What exactly is a ghost?

The difficulty with ghost stories, at least to me, is figuring out exactly what a ghost allegedly is. To what extent do we believe they actually exist and, if they do, how does that fit into our understanding of the afterlife? If they don’t exist, can they still have an imaginative walk-on role in our storytelling, similar to how we might tell a story about an alien creature in sci-fi or a hobbit living in Middle-Earth?

If there was an easy answer, I wouldn’t be writing this article, which is basically just me thinking out loud as a writer and a father of young children.

Here’s what I do know. There really isn’t a specific Catholic teaching about ghosts. The one clear teaching we have in the Catechism is, “all forms of divination are to be rejected,” which means no communication with demons, trying to contact the dead, or other forms of witchcraft intended to manipulate the spirit world.

The Church takes the reality of ghosts, or at least the demonic, seriously enough to warn us away from it. In my opinion, a ghost is, at most, a departed soul that has temporarily been permitted to appear in a visible form to people on earth for the sake of giving a warning or requesting a favor.

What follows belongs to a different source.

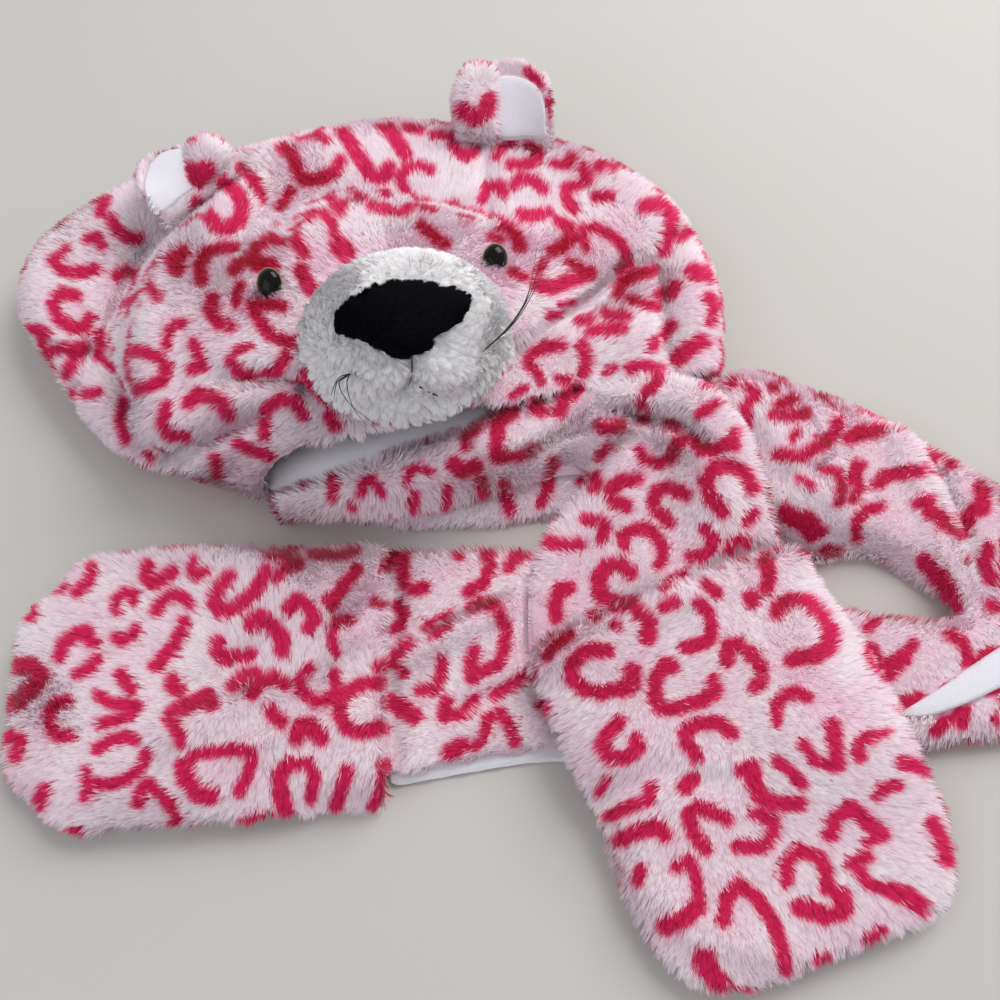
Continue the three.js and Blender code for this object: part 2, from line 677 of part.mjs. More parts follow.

In the parable of the Rich Man and Lazarus, for instance, the Rich Man begs Lazarus to go back to earth and warn his brothers to live better lives. These “ghosts” don’t have the ability to wander the earth for extended periods of time looking to haunt us and make mischief. Their proper place is in Purgatory — or for the apparitions of saints, in Heaven.

Books and movies

When it comes to books and movies, it seems to me that we should look carefully at the role the ghost plays in the story. Is it a departed soul giving a warning? An apparition of a saint directing us to the love of Christ?

There are many ghost stories told in a Christian manner that are spiritually thoughtful. For instance, the ghost in Hamlet is almost certainly Hamlet’s father appearing from Purgatory. Charles Dickens, in A Christmas Carol, uses ghosts to warn Ebenezer Scrooge to change his life. The Jesuit priest and poet Gerard Manley Hopkins records ghost stories in his diary and later seems to use some it as source material for his poems.

G.K. Chesterton has written a ghost story. Depending on what you think of the characters in C.S. Lewis’s The Great Divorce, there might be ghosts in his work. There definitely are ghosts in the work of his friend and fellow Inkling, Charles Williams, whose novels, Lewis says, are full of, “ghosts, magicians, and archetypal beasts.”

A reminder

As a literary device, there’s clearly a place in the Christian tradition for ghosts. It’s a way of making the reality of the next life and the communion of saints more present to us by connecting the past, present, and future. It’s also a reminder that the choices we make in this earthly life really do matter. They have consequences in the next life for good or ill.

If anything, the cautionary tale that ghost stories offer is that it isn’t natural for a human soul to be disconnected from the body. Our bodies are vital to who we are, which is why our eternal destiny to receive real, resurrected bodies.

Ghost stories always leave me with the urge to hug my children tighter, physically taste the Eucharist on my tongue, light a fire in the fireplace, and generally revel in the physical, incarnated beauty that surrounds us. I do these things not because ghosts have made me afraid and I’m retreating to familiarity, but because they’ve reminded me how strange and wonderful it is to exist, and how thankful I am that God has made all things for us and promises to love us into eternity, body and soul.